The ideas explored in this script are perhaps better expressed and more succinctly presented in
- Instability_MLRmodels.docx (.Rmd)
- Instability_MLRmodels_subset.docx (.Rmd) - separating analyses by gradient.
-
5_Instability_MLR_topmodels.R: The main purpose of this script was to visualize the effects within the multiple regression models, since so far the variables had only been plotted one at a time.
For the top models for each V score (directional), plots were produced for each variable in turn, but overlayed with MLR effects plots. In some cases, the data plot indicated no evidence of relationship (and p-values are taken from this) but the MLR effects are present and evident by the effects plots.
Effects plots were made by expressing the MLR as an equivalent Bayesian model.

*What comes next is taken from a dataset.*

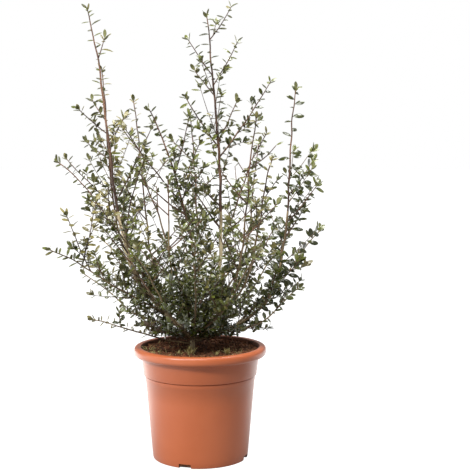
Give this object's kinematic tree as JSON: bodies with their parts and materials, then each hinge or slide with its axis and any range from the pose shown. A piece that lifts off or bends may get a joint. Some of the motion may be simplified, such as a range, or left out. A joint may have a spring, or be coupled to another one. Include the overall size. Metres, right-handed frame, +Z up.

This was only done for directional V scores, never with absolute or categorical. This script is incomplete, and I think was abandoned at one point. Still cool though.
-
/deprecated: A few miscellaneous R scripts representing first-tries, abandoned exploration, or data validation. No longer relevant, but retained as a record.
-
Design variables with importance Matt 8_7_24.xlsx: This was the version used for all analysis and data exploration. In terms of the data, this dataset should be functionally identical to the other dataset retained (dated June 10), but with the inclusion of Importance Scores. Importance Scores were as annotated by Gillian, and represent the subset of variables (design and measured) that we care about.
-
Assessment Data June 10 2024.xlsx: This was the original dataset provided, and is retained in case it is useful in some way.
-
Methods and Data Summary June 10 2024.docx: A project and data description provided by Gillian to inform my (Matt) analysis efforts. This is likely a very information-rich and informative project overview.